[JSON records of objects]
start

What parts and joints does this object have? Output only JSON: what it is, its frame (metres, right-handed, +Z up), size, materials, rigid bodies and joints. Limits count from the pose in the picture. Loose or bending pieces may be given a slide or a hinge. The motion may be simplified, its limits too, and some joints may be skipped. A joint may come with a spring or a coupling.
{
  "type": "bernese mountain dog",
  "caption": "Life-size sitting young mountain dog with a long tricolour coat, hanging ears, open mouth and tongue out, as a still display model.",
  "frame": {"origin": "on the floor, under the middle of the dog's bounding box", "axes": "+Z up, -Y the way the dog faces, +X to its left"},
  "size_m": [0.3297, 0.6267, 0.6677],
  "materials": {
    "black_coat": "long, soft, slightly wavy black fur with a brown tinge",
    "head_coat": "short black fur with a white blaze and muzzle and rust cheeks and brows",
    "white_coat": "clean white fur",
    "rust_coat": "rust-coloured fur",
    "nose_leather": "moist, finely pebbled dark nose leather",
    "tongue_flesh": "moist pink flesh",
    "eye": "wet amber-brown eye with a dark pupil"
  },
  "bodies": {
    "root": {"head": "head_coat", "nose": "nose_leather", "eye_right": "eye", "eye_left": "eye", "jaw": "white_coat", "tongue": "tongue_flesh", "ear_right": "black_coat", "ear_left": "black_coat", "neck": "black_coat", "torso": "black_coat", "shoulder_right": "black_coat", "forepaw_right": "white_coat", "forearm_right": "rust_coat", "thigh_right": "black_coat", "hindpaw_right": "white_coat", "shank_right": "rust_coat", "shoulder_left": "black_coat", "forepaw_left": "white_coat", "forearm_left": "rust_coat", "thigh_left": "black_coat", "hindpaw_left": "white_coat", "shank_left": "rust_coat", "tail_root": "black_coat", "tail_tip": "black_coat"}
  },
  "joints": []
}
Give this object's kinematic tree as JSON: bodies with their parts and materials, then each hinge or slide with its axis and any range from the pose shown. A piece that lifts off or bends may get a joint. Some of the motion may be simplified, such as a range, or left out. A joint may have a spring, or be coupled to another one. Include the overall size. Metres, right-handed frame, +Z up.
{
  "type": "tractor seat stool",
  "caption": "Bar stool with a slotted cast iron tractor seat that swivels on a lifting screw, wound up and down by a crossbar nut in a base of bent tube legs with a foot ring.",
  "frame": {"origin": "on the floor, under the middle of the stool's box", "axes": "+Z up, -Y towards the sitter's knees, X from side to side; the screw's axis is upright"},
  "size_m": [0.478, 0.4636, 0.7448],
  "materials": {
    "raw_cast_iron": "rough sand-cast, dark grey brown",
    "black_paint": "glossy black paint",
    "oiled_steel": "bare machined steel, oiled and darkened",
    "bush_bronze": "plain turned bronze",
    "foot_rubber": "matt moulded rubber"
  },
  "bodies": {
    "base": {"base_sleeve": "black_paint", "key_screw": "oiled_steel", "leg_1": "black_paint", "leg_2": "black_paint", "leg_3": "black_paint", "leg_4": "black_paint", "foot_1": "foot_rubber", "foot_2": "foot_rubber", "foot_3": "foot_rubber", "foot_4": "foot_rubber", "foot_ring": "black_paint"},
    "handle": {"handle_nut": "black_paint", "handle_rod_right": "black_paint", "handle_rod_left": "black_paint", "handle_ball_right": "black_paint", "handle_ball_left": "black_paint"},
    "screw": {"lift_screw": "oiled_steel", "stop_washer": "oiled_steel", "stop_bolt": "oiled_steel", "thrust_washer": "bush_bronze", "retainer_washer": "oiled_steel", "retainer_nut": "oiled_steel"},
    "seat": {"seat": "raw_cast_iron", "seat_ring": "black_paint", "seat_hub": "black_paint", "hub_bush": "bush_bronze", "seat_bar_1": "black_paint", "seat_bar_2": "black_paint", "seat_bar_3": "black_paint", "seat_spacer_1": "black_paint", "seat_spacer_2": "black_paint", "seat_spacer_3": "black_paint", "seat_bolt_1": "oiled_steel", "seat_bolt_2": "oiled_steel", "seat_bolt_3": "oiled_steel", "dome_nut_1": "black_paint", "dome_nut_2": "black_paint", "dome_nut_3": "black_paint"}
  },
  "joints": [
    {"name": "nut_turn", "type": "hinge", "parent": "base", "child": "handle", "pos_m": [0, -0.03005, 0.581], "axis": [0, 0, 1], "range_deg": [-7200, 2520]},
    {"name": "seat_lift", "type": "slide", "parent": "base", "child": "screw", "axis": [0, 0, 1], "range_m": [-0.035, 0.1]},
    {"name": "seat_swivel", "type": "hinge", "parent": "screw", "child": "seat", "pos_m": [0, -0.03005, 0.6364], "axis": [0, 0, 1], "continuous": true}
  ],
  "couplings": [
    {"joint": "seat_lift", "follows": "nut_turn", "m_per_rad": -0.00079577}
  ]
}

end

> _Task brief_:
Each line of the material above needs to be quoted exactly, please.

> _Response below_:
What parts and joints does this object have? Output only JSON: what it is, its frame (metres, right-handed, +Z up), size, materials, rigid bodies and joints. Limits count from the pose in the picture. Loose or bending pieces may be given a slide or a hinge. The motion may be simplified, its limits too, and some joints may be skipped. A joint may come with a spring or a coupling.
{
  "type": "bernese mountain dog",
  "caption": "Life-size sitting young mountain dog with a long tricolour coat, hanging ears, open mouth and tongue out, as a still display model.",
  "frame": {"origin": "on the floor, under the middle of the dog's bounding box", "axes": "+Z up, -Y the way the dog faces, +X to its left"},
  "size_m": [0.3297, 0.6267, 0.6677],
  "materials": {
    "black_coat": "long, soft, slightly wavy black fur with a brown tinge",
    "head_coat": "short black fur with a white blaze and muzzle and rust cheeks and brows",
    "white_coat": "clean white fur",
    "rust_coat": "rust-coloured fur",
    "nose_leather": "moist, finely pebbled dark nose leather",
    "tongue_flesh": "moist pink flesh",
    "eye": "wet amber-brown eye with a dark pupil"
  },
  "bodies": {
    "root": {"head": "head_coat", "nose": "nose_leather", "eye_right": "eye", "eye_left": "eye", "jaw": "white_coat", "tongue": "tongue_flesh", "ear_right": "black_coat", "ear_left": "black_coat", "neck": "black_coat", "torso": "black_coat", "shoulder_right": "black_coat", "forepaw_right": "white_coat", "forearm_right": "rust_coat", "thigh_right": "black_coat", "hindpaw_right": "white_coat", "shank_right": "rust_coat", "shoulder_left": "black_coat", "forepaw_left": "white_coat", "forearm_left": "rust_coat", "thigh_left": "black_coat", "hindpaw_left": "white_coat", "shank_left": "rust_coat", "tail_root": "black_coat", "tail_tip": "black_coat"}
  },
  "joints": []
}
Give this object's kinematic tree as JSON: bodies with their parts and materials, then each hinge or slide with its axis and any range from the pose shown. A piece that lifts off or bends may get a joint. Some of the motion may be simplified, such as a range, or left out. A joint may have a spring, or be coupled to another one. Include the overall size. Metres, right-handed frame, +Z up.
{
  "type": "tractor seat stool",
  "caption": "Bar stool with a slotted cast iron tractor seat that swivels on a lifting screw, wound up and down by a crossbar nut in a base of bent tube legs with a foot ring.",
  "frame": {"origin": "on the floor, under the middle of the stool's box", "axes": "+Z up, -Y towards the sitter's knees, X from side to side; the screw's axis is upright"},
  "size_m": [0.478, 0.4636, 0.7448],
  "materials": {
    "raw_cast_iron": "rough sand-cast, dark grey brown",
    "black_paint": "glossy black paint",
    "oiled_steel": "bare machined steel, oiled and darkened",
    "bush_bronze": "plain turned bronze",
    "foot_rubber": "matt moulded rubber"
  },
  "bodies": {
    "base": {"base_sleeve": "black_paint", "key_screw": "oiled_steel", "leg_1": "black_paint", "leg_2": "black_paint", "leg_3": "black_paint", "leg_4": "black_paint", "foot_1": "foot_rubber", "foot_2": "foot_rubber", "foot_3": "foot_rubber", "foot_4": "foot_rubber", "foot_ring": "black_paint"},
    "handle": {"handle_nut": "black_paint", "handle_rod_right": "black_paint", "handle_rod_left": "black_paint", "handle_ball_right": "black_paint", "handle_ball_left": "black_paint"},
    "screw": {"lift_screw": "oiled_steel", "stop_washer": "oiled_steel", "stop_bolt": "oiled_steel", "thrust_washer": "bush_bronze", "retainer_washer": "oiled_steel", "retainer_nut": "oiled_steel"},
    "seat": {"seat": "raw_cast_iron", "seat_ring": "black_paint", "seat_hub": "black_paint", "hub_bush": "bush_bronze", "seat_bar_1": "black_paint", "seat_bar_2": "black_paint", "seat_bar_3": "black_paint", "seat_spacer_1": "black_paint", "seat_spacer_2": "black_paint", "seat_spacer_3": "black_paint", "seat_bolt_1": "oiled_steel", "seat_bolt_2": "oiled_steel", "seat_bolt_3": "oiled_steel", "dome_nut_1": "black_paint", "dome_nut_2": "black_paint", "dome_nut_3": "black_paint"}
  },
  "joints": [
    {"name": "nut_turn", "type": "hinge", "parent": "base", "child": "handle", "pos_m": [0, -0.03005, 0.581], "axis": [0, 0, 1], "range_deg": [-7200, 2520]},
    {"name": "seat_lift", "type": "slide", "parent": "base", "child": "screw", "axis": [0, 0, 1], "range_m": [-0.035, 0.1]},
    {"name": "seat_swivel", "type": "hinge", "parent": "screw", "child": "seat", "pos_m": [0, -0.03005, 0.6364], "axis": [0, 0, 1], "continuous": true}
  ],
  "couplings": [
    {"joint": "seat_lift", "follows": "nut_turn", "m_per_rad": -0.00079577}
  ]
}